2位はN-VAN。後席を畳んだだけでは荷室奥行が138cmだが、助手席も畳むと幅は狭いが大人1名が足を伸ばして寝られる。オプションのマルチボードを使うと、車内がフラットな空間になって2名の就寝も可能だ。
N-BOXは後席を畳んだ時の荷室奥行きが146cmで、床に傾斜ができる。前席をリクライニングして後席と連結させても面積が足りず、あまり車中泊には適さない。
■テストを終えて:荷物を積めるか、快適性重視かで結論が変わる!
(TEXT/渡辺陽一郎)
ハイゼットカーゴは、プラットフォームから専用に開発された軽商用車だから、積載性が抜群に高い。
後席を畳むと大容量の荷室になり、重い荷物の積載にも適する。
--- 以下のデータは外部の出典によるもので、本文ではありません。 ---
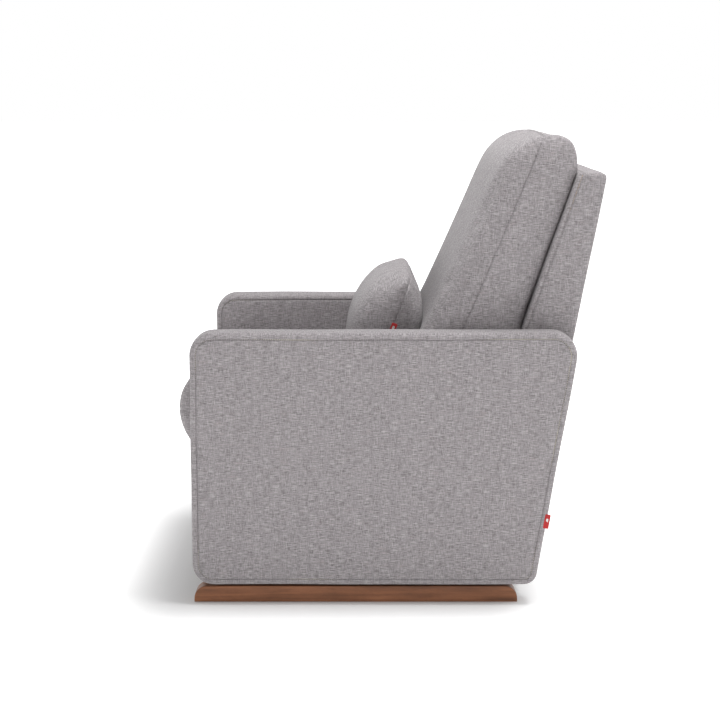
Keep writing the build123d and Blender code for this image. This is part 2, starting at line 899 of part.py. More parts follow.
# ---- cushions ----
def seat_cushion_layer(depth):
    """Seat cushion shape with its round nose, shrunk by a depth."""
    rear = rear_board_y
    low, high = seat_cushion_bottom + depth, seat_cushion_top - depth
    radius = seat_nose_radius - depth
    nose = Pos(seat_nose_radius, seat_nose_height) * Circle(radius)
    body_front = seat_nose_radius
    middle = ((body_front + rear - depth) / 2, (low + high) / 2)
    body = Pos(*middle) * Rectangle(rear - depth - body_front, high - low)
    front = Pos(body_front / 2, (low + high) / 2) * Rectangle(body_front, high - low)
    outline = body + (front & nose)
    for corner_y, corner_z, corner_radius in (
        (0, high, seat_edge_radius),
        (0, low, seat_edge_radius),
        (rear, high, seat_rear_radius),
        (rear, low, seat_rear_radius),
    ):
        corner = outline.vertices().sort_by_distance(Vector(corner_y, corner_z))[0]
        outline = fillet(corner, corner_radius - depth)
    reach = soft_half_width - depth
    return slab(outline, -reach, reach, seat_side_radius - depth)


def back_cushion_outline():
    """Corners of the back cushion, seen from the side: its top falls towards the rear."""
    low = seat_cushion_top + soft_gap
    front_slope = tan(radians(back_cushion_lean))
    rear_slope = tan(radians(back_front_lean))
    fall_slope = tan(radians(back_cushion_top_fall))
    rear_low = back_front_y(low) - back_cushion_gap
    front_low = rear_low - back_cushion_thickness
    # The round of the front top corner reaches cushion_top, and the falling top leaves it at a tangent.
    round_z = cushion_top - back_cushion_front_radius
    round_y = front_low + (round_z - low) * front_slope
    round_y += back_cushion_front_radius / cos(radians(back_cushion_lean))
    top_z = round_z + back_cushion_front_radius / cos(radians(back_cushion_top_fall))

    def under_top(start, slope):
        """Where a face that rises from start at the bottom meets the top."""
        z = (top_z - (start - low * slope - round_y) * fall_slope) / (1 + slope * fall_slope)
        return start + (z - low) * slope, z

    return [
        (front_low, low),
        (rear_low, low),
        under_top(rear_low, rear_slope),
        under_top(front_low, front_slope),
    ]


def back_cushion_layer(depth):
    """Back cushion shape with its round top, shrunk by a depth."""
    radii = [
        back_cushion_bottom_radius,
        back_cushion_bottom_radius,
        back_cushion_rear_radius,
        back_cushion_front_radius,
    ]
    outline = rounded(inset(back_cushion_outline(), depth), [radius - depth for radius in radii])
    reach = soft_half_width - depth
    return slab(outline, -reach, reach, back_cushion_side_radius - depth)


def on_back_cushion(away, rise):
    """Side-plane place at a distance from the back cushion's face and up along it."""
    foot_y, foot_z = back_cushion_outline()[0]
    lean = radians(back_cushion_lean)
    return foot_y - away * cos(lean) + rise * sin(lean), foot_z + away * sin(lean) + rise * cos(lean)


def pillow_layer(depth):
    """Lumbar pillow leaning on the back cushion, flattened where it stands on the seat."""
    centre_y, centre_z = on_back_cushion(pillow_thickness / 2 + soft_gap, pillow_rise)
    oval = Ellipse(pillow_thickness / 2 - depth, pillow_height / 2 - depth)
    side = slab(
        Pos(centre_y, centre_z) * Rot(0, 0, -back_cushion_lean) * oval,
        -pillow_width / 2 + depth,
        pillow_width / 2 - depth,
    )
    floor = seat_cushion_top + soft_gap + depth
    ceiling = centre_z + pillow_height
    y_range = (centre_y - pillow_height, centre_y + pillow_height)
    return side & block((-pillow_width, pillow_width), y_range, (floor, ceiling))


def cover_and_core(layer):
    """A fabric skin and the filling inside it."""
    return layer(0) - layer(cover_thickness), layer(cover_thickness + fit_gap)


def pillow_tab():
    """Folded fabric tab from the pillow's left end seam, lying flat on its end."""
    y, z = on_back_cushion(pillow_tab_away, pillow_tab_rise)
    x = pillow_width / 2 + pillow_tab_gap + tab_thickness / 2
    tab = Box(tab_thickness, pillow_tab_width, pillow_tab_length)
    return Pos(x, y, z) * Rot(-back_cushion_lean, 0, 0) * tab


# ---- every node, by name ----
def chair_nodes():
    seat_cover, seat_core = cover_and_core(seat_cushion_layer)
    back_cover, back_core = cover_and_core(back_cushion_layer)
    pillow_cover, pillow_fill = cover_and_core(pillow_layer)
    tab = arm_tab()
    cover = arm_cover()
    screws = both_sides([rail_screw(y) for y in rail_screw_places()])
    pairs = {
        "base_rail": base_rail(),
        "hanger_rail": hanger_rail(),
        "seat_side_board": side_board(),
        "arm_inner_panel": arm_inner_panel(),
        "arm_outer_panel": arm_outer_panel(),
        "arm_padding": arm_padding(),
        "back_post": back_post(),
    }
    nodes = {}
    for name, solid in pairs.items():
        nodes[name + "_left"] = solid
        nodes[name + "_right"] = other_side(solid)
    strips = arm_strips()
    nodes["arm_strips_left"] = strips
    nodes["arm_strips_right"] = [other_side(strip) for strip in strips]
    nodes["arm_cover_left"] = cover - tab
    nodes["arm_cover_right"] = other_side(cover)
    for place, y in zip(("front", "rear"), pivot_ys):
        nodes["cross_tube_" + place] = cross_tube(y)
        nodes["pivot_upright_" + place + "_left"] = pivot_upright(y)
        nodes["pivot_upright_" + place + "_right"] = other_side(pivot_upright(y))
        nodes["swing_link_" + place + "_left"] = swing_link(y)
        nodes["swing_link_" + place + "_right"] = other_side(swing_link(y))
        nodes[place + "_link_bearings"] = link_bearings(y)
    nodes.update(
        {
            "floor_pads": floor_pads(),
            "rail_screws": screws,
            "upright_bolts": upright_bolts(),
            "link_stop_bumpers": link_stop_bumpers(),
            "upper_pivot_bolts": upper_pivot_bolts(),
            "upper_pivot_nuts": upper_pivot_nuts(),
            "hanger_bolts": hanger_bolts(),
            "lower_pivot_bolts": lower_pivot_bolts(),
            "lower_pivot_nuts": lower_pivot_nuts(),
            "seat_front_board": end_board(front_board_y),
            "seat_rear_board": end_board(rear_board_y),
            "seat_corner_blocks": corner_blocks(),
            "seat_springs": [zigzag_spring(x) for x in spring_xs],
            "seat_spring_clips": spring_clips(),
            "seat_deck_cloth": deck_cloth(),
            "front_apron": front_apron(),
            "arm_bolts": arm_bolts(),
            "arm_tab": tab,
            "outer_back_cover": outer_back_cover(),
            "back_top_rail": back_rail(back_top - back_lining - back_rail_height - back_rail_gap),
            "back_middle_rail": back_rail(back_knee_height),
            "back_bottom_rail": back_rail(back_bottom + back_lining),
            "back_webbing": back_webbing(),
            "seat_cushion_cover": seat_cover,
            "seat_cushion_core": seat_core,
            "back_cushion_cover": back_cover,
            "back_cushion_core": back_core,
            "pillow_cover": pillow_cover,
            "pillow_fill": pillow_fill,
            "pillow_tab": pillow_tab(),
        }
    )
    return nodes


# The rounded rear top corner of the back is the chair's rearmost point.
overall_depth = inset(back_outline(), back_corner_rear)[2][0] + back_corner_rear

os.makedirs("parts", exist_ok=True)
for name, shape in chair_nodes().items():
    pieces = shape if isinstance(shape, list) else [shape]
    solids = [solid for piece in pieces for solid in piece.solids()]
    placed = [Pos(0, -overall_depth / 2, 0) * solid for solid in solids]
    export_step(Compound(children=placed), f"parts/{name}.step")

print("overall depth", round(overall_depth, 3))
print("pivot places Y", [round(y - overall_depth / 2, 3) for y in pivot_ys])
print("pivot heights", lower_pivot_z, upper_pivot_z)
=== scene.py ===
import json
from math import cos, exp, hypot, pi, radians, sin, tan

import bmesh
import bpy
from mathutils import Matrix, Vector, noise
from mathutils.bvhtree import BVHTree


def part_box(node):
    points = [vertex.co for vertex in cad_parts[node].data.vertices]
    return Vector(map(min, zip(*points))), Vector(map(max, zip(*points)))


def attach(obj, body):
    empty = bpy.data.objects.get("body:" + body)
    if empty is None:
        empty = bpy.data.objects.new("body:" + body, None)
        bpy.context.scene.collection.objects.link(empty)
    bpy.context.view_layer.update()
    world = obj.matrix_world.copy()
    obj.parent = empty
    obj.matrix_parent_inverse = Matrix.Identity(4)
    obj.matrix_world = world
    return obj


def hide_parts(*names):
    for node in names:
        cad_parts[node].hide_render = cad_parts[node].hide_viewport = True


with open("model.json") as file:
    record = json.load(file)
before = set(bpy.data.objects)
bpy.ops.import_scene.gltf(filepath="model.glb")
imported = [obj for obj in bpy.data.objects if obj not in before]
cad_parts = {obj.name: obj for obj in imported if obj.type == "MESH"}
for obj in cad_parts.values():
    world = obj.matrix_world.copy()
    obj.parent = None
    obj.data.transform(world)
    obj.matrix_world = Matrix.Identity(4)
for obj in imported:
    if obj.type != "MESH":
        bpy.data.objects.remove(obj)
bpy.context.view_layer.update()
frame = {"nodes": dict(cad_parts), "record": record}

# Glider nursery chair in metres. The chair faces -Y and +X is the sitter's left.
scene = bpy.context.scene
scene.view_settings.view_transform = "Standard"

# Noise vectors start from the clock unless they are seeded, and then no two runs are alike.
WANDER_SEED = 7
noise.seed_set(WANDER_SEED)

# ---- camera and light ----
LENS = 85.0
SENSOR = 36.0
CAMERA_PLACE = (4.017, -0.066, 1.119)
CAMERA_DOWN = 8.955
KEY_LIGHT_PLACE = (0.25, 0.7, 3.3)
KEY_LIGHT_AIM = (0.0, 0.1, 0.4)
KEY_LIGHT_SIZE = 1.5
KEY_LIGHT_POWER = 95
FLOOR_REACH = 60.0

# ---- upholstery: lengths in metres, leans in degrees ----
ARM_CORNERS = (0.047, 0.028, 0.052, 0.050)
ARM_REAR_LEAN = 9.61
ARM_EDGE = 0.012
ARM_SEAM = 0.0138
BACK_EDGE = 0.005
BACK_CORNERS = (0.004, 0.004, 0.011, 0.004, 0.016)
BACK_FRONT_LEAN = 18.9
BACK_REAR_LEAN = 10.6
BACK_KNEE = 0.320
BACK_STRIP = 0.0095
CUSHION_LEAN = 22.8
CUSHION_TOP_FALL = 16.0
CUSHION_THICKNESS = 0.224
CUSHION_GAP = 0.0025
CUSHION_ROUND = 0.120
CUSHION_REAR_ROUND = 0.055
CUSHION_REAR_EDGE = 0.011
CUSHION_FRONT_EDGE = 0.013
CUSHION_PRESS = 0.013
SEAT_INSET = 0.006
SEAT_CORNERS = (0.024, 0.030, 0.030, 0.024)
SEAT_EDGE = 0.018
BACK_INSET = 0.005
SEAT_VOXEL = 0.0077
BACK_VOXEL = 0.0072
OUTER_BACK_VOXEL = 0.0055
PILLOW_VOXEL = 0.005
FILLING_LIMIT = 0.009
PILLOW_LIMIT = 0.006
PILLOW_HALF_HEIGHT = 0.148
PILLOW_HALF_THICKNESS = 0.077
PILLOW_MIDDLE = (0.028, 0.066)
CORE_DEPTH = 0.0035
CORE_SCALE = 0.982
SEAM_DEPTH = 0.0022
SEAM_WIDTH = 0.0015
STITCH_PITCH = 0.0050
STITCH_LENGTH = 0.0034
STITCH_THICKNESS = 0.0007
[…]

後輪駆動だから、積雪路の登り坂で、荷物を積んで発進する時なども都合がよい。
一方、N-BOXは軽乗用車だから、使用目的が根本的に違う。後席を畳むと広い荷室になって自転車も積めるが、軽商用車に比べると広さや使い勝手は大幅に下がる。その代わりシートの座り心地は上質で、大人4名が快適に移動できる。後席にもスライド機能が備わり、足元空間を広く確保できて、折り畳みの操作は簡単だ。
走行性能も異なり、N-BOXは安定性と乗り心地が優れる。サイド&カーテンエアバッグは、軽商用車には用意されないが、N-BOXは幅広いグレードで装着できる。荷室の機能を高めたものの、N-BOXは軽乗用車だから、居住性や走行性能を優先させて安全性も高い。
N-VANはハイゼットカーゴとN-BOXの中間的な存在だ。ハイゼットカーゴに比べると荷室は狭く、大きな荷物を積みにくいが、運転感覚はN-BOXに似て馴染みやすい。安定性も優れる。
そして助手席を折り畳む機能と、左側のワイドな開口幅により、ハイゼットカーゴやN-BOXとは違う楽しさがある。遊びのツールに活用する時の利便性も優れ、従来のクルマになかった機能だから、新しい使い方を見つける醍醐味も味わえる。
雰囲気が明るく、ワクワクした気分になれることもN-VANの魅力だ。
【番外コラム】N-VANの下取り予想は?
(TEXT/ベストカー編集部)
N‒VANは軽商用車だから、仕事でハードに使われることが想定され、数年後の売却価格が軽乗用車に比べると、どうしても下がりやすい。
参考になるのは、残価設定ローンの残価率だ。軽乗用車のN‒BOXカスタムG・LターボHonda SENSINGは、3年後で新車時の50%になる。ところがN‒VAN+STYLE FUN Honda SENSINGは45%にとどまる。実際に売却する時はさらに下がり、3年後となると、新車時の38~40%くらいになるだろう。
売却時の価値は使われ方によっても変わるが、購入したら、下取りのことはさほど気にせず、なるべく長く所有することを考えたい。